764287 · April 4, 2019, 7:49am

Poor restore performance is a known issue and has been discussed in Github issue #2074. @ifedorenko opened Pull request #2195 which should greatly improve the restore performance. Unfortunately this Pull request hasn’t been merged yet, so you either need to build restic yourself or wait for @fd0 to find some time to review the Pull request.

ifedorenko · April 4, 2019, 11:45am

@d_v_v do you think you can test PR #2195, ideally with different numbers of restorer workers? I only tested with http-based repositories and don’t really know what to expect from sftp.

d_v_v · April 4, 2019, 5:14pm

Sure, I’ll do.

Somehow, reading the forum I got the impression that improvements regarding restore function has been already implemented in 0.9.4 release. And I did observe that files were restored in parallel.

Anyway, I’ll try and let you know.

ifedorenko · April 4, 2019, 5:40pm

This is correct, 0.9.4 restore is expected to work fast in most cases. The only known exception is restore of very large files (hundreds of of megabytes), which PR #2195 is meant to improve.

d_v_v · April 4, 2019, 6:37pm

Hm! Then, It’s probably not going to help. In my restore sample the average file size is 3300M/400=~8M, the maximum file size is ~200M (there is very few of them).

I’ll try it anyway.

My impression was that during the restore operation restic makes the decision what chunks/packs to download next based on recently downloaded chunks. This would explain why the transfer speed drops with network latency. Roughly speaking, restic (my guess) has to download a group of packs, examine them, then it will know what packs to download next. At each such step network lag would introduce an extra delay.

cdhowie · April 4, 2019, 6:47pm

For tree objects, yeah, this is the case. The trees list out directory contents, which includes tree IDs for subdirectories as well as blob IDs for files. If your backups have a lot of directories then there’s more round-trips to fetch them.

d_v_v · April 4, 2019, 8:18pm

Here are new results.
$ git clone https://github.com/ifedorenko/restic.git ./restic2195
$ cd restic2195
$ git checkout out-of-order-restore-no-progress
$ go run -mod=vendor build.go

repeated with different repos:
$ time ./restic -r sftp:remote_host:path_to_repo restore latest --include path_to_subtree --verbose --target /scratch/

latency to the     test (restore)  Avg.data transf.
repository host    time            rate
 1ms               101s            33MB/s (was 25MB/s)
50ms(orig.test)	   144s            23MB/s (was 2.2MB/s)
50ms(anoth.site)   107s            31MB/s (was 2.2MB/s)

So, the change is impressive! I haven’t try different numbers of workers. As of my concerns it already works great.

ifedorenko · April 4, 2019, 9:15pm

Thank you for testing. The 200M file is likely the long pole of 0.9.4 restore.

d_v_v · April 5, 2019, 5:07pm

@ifedorenko @764287 @cdhowie Thank you very much for your help! I hope this fix will make it to the stable release soon.

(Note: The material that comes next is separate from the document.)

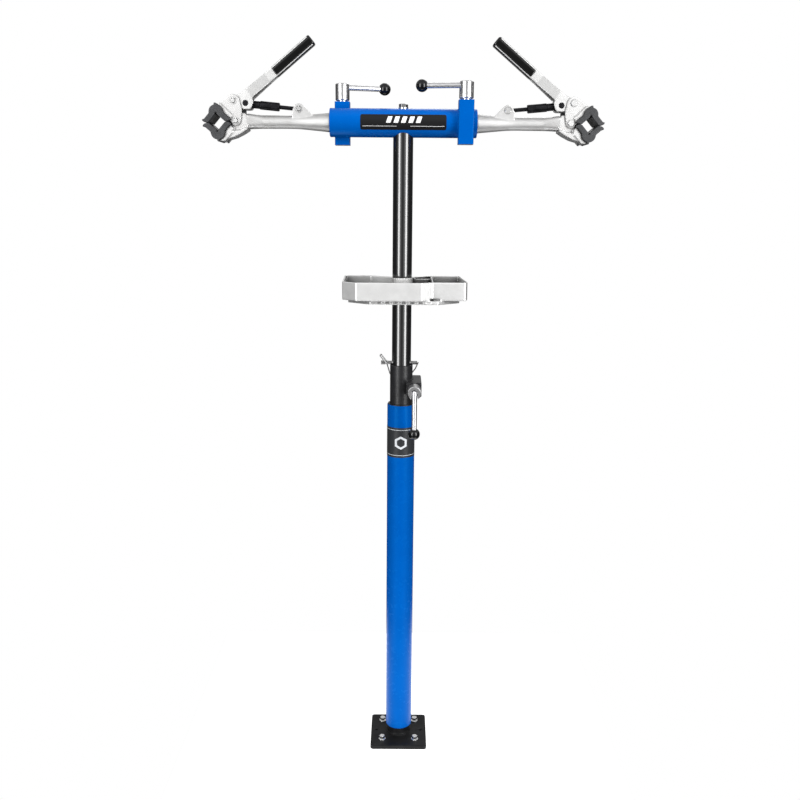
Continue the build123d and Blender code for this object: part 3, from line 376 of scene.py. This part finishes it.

TechupBusiness · October 31, 2019, 5:17pm

Does this issue also apply to the check command? Because it is super slow (didnt do a test) but it takes ages, even without checking the files.

ifedorenko · November 10, 2019, 1:37am

Check is uses different repository file download strategy and is not affected by the restore inefficiency discussed here.

rawtaz · November 17, 2019, 10:31pm

What do you mean by “even without checking the files”?